Diljit Dosanjh & Angad Bedi as Sandeep & Bikramjeet Singh [Photo Source: Screenshot/Sony Pictures Networks India]
The entire cast actually, is great. Angad Bedi has the gravitas, Taapsee Pannu makes everything look easy, Kulbashan Karbanda and Satish Kaushik are their usual awesome selves, and Vijay Raaz is hilarious.

What I Didn’t Like: Pretty Much Everything Else…Sadly

The screenwriter watered down this awe-inspiring true story for no apparent reason. It makes no sense! The man’s real-life ups and downs were made for this type of genre. The script was a complete disservice to Sandeep Singh. His hockey prowess—not just the drag-flicking, but his defensive game—deserved better, his entire rehabilitation arc needed to be more hard-hitting, and yet it was all one and done within the span of a song.

You know what else was watered down in “Soorma?” The hockey!

Dosanjh as Sandeep, on the field [Photo Source: Screenshot/Sony Pictures Networks India]
I watched and loved the “Mighty Duck” movies and “Chak De India” – proof that hockey is exciting to watch, on or off the ice.
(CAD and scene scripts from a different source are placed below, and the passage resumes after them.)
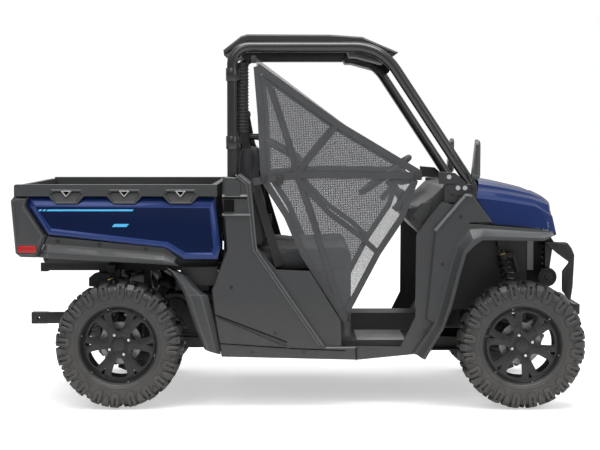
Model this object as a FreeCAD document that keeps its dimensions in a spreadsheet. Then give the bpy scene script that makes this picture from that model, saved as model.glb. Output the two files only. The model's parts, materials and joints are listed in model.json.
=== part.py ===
"""Side by side utility vehicle with a tilting load bed, as a parametric assembly.

Millimetres. +X points to the front, +Y to the vehicle's left, +Z up. The origin is on
the ground under the middle of the vehicle. Every driving size is a cell of the sheet
"Sizes", and each sub-part is an object of the document whose sizes are bound to it.
"""
import FreeCAD, Part
import math
import os
import Sketcher

V = FreeCAD.Vector

# Height of the axles that all heights of the sheet are given with
DATUM_Z = 336
TUBE_SIDES = 12
WHEEL_SIDES = 20
# Corner of a flat-sided bore, when a round pin just fits its flats
PIN_SIDES = 8
FLAT_TO_CORNER = 1 / math.cos(math.pi / PIN_SIDES)
BEND_STEP = 22.5
LUG_PITCHES = 10
GRILLE_SLOTS = 5

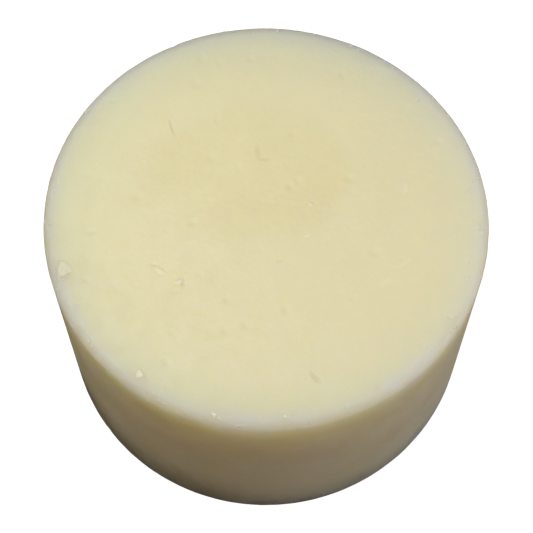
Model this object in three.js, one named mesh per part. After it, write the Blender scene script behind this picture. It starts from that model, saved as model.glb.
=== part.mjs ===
// Shaving soap puck: one solid round of poured soap, in millimetres, +Z up.
// The origin is the centre of the base, and +Z runs up the axis to the face that a wet brush works on.
import * as THREE from 'three';

// Driving dimensions
const FACE_DIAMETER = 60; // the widest width, just under the rim
const BASE_DIAMETER = 58.6; // the side draws in a little towards the base
const HEIGHT = 40;
const RIM_ROUNDING = 1.2; // radius of the rounded edge around the upper face
const BASE_ROUNDING = 3; // radius of the rounded edge around the base

// Fineness of the faceted solid
const SIDES = 96; // facets around the axis, a multiple of 4 so that the widest width lies on X and on Y
const ROUNDING_STEPS = 8; // facets across each rounded edge

// Looks
const SOAP_COLOUR = '#e0d7ae';
const SOAP_ROUGHNESS = 0.55;

// Half of the puck's upright section, from the middle of the base out, up the side and in to the middle of
// the face. It is drawn as radius and height.
function halfSection() {
  const quarterTurn = Math.PI / 2;
  const baseCentre = BASE_DIAMETER / 2 - BASE_ROUNDING;
  const rimCentre = FACE_DIAMETER / 2 - RIM_ROUNDING;
  const section = new THREE.Path();
  section.moveTo(0, 0);
  section.lineTo(baseCentre, 0);
  section.absarc(baseCentre, BASE_ROUNDING, BASE_ROUNDING, -quarterTurn, 0);
  section.lineTo(FACE_DIAMETER / 2, HEIGHT - RIM_ROUNDING);
  section.absarc(rimCentre, HEIGHT - RIM_ROUNDING, RIM_ROUNDING, 0, quarterTurn);
  section.lineTo(0, HEIGHT);
  return section.getPoints(ROUNDING_STEPS / 2); // a path gives an arc twice this many steps
}

function makeSoapPuck() {
  const geometry = new THREE.LatheGeometry(halfSection(), SIDES);
  geometry.rotateX(Math.PI / 2); // a lathe turns about +Y, and the puck stands on +Z
  const soap = new THREE.MeshStandardMaterial({
    color: SOAP_COLOUR,
    roughness: SOAP_ROUGHNESS,
    metalness: 0,
  });
  const puck = new THREE.Mesh(geometry, soap);
  puck.name = 'soap_puck';
  return puck;
}

const shavingSoap = new THREE.Group();
shavingSoap.add(makeSoapPuck());

export default shavingSoap;
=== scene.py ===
import math

import bmesh
import bpy
import numpy as np
from mathutils import Matrix, Vector, noise


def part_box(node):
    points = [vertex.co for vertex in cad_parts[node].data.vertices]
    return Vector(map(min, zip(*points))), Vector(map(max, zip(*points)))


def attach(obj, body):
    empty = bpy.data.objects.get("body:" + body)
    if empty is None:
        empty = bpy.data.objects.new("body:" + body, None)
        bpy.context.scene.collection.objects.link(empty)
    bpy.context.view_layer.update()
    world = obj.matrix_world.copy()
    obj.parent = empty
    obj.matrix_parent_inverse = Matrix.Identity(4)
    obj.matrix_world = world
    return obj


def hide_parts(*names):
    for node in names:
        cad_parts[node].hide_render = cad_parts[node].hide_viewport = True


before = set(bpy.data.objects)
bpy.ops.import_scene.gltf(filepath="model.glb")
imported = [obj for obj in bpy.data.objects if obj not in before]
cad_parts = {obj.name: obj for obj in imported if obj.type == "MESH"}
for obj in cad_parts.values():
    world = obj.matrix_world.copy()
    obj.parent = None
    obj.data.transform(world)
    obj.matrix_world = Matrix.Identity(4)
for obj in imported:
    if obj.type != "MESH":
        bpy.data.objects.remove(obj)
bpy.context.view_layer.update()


# ---------------------------------------------------------------------------------------------
# The view: a long lens looks down on the puck from in front.
# ---------------------------------------------------------------------------------------------

MM = 0.001
low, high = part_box("soap_puck")
height = high.z - low.z
face_radius = (high.x - low.x) / 2
face_mm, height_mm = face_radius / MM, height / MM

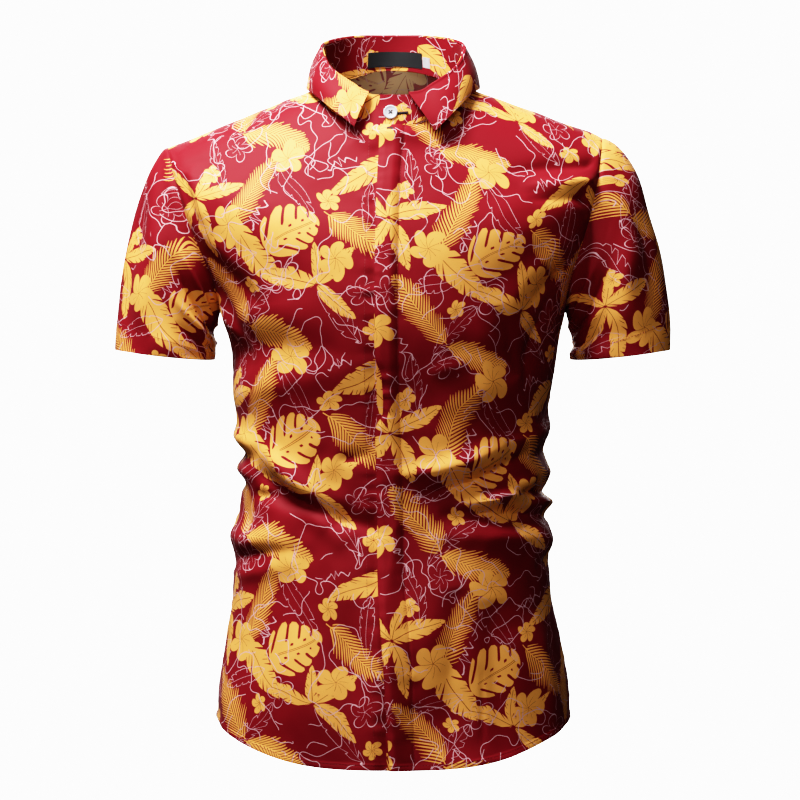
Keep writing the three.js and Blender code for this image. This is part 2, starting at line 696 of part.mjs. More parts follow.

I know the game itself wasn’t the story—it was the player—but considering that part wasn’t all that great anyway, “Soorma” should’ve at least brought it with the hockey! How do you make a sports movie where the actual sports part is a side note? In all fairness, there were a few good parts, but just tweaking the cinematography could have brought the experience up several notches.

Also, while Taapsee did a great job, the motivation of her character, Harpreet Kaur, didn’t really jive. Her reasoning made no real sense, especially in the second part of the movie, which was quite a drag.

Diljit Dosanjh & Taapsee Pannu as Sandeep Singh & Harpreet [Photo Source: Screenshot/Sony Pictures Networks India]
Another thing that irked me was the whole bit with the first coach – the one who beat Sandeep Singh up for no reason. I didn’t really understand the whys or whats of his character arc or story.

This true story had all the makings of an incredible sports film – a phenomenal talent, tragic failure, and a rousing success, despite almost insurmountable odds. Yet, disappointingly, the movie wasn’t nearly what it could’ve been… Or what it should’ve been.

[Read Related: ‘Dhadak’ Lacks Heart, Boasts Promising Performances By Young Actors]

“Soorma” had all the ingredients of an iconic sports film, but the finished product left me unsatisfied. Sandeep Singh’s story (and his legacy) deserved better.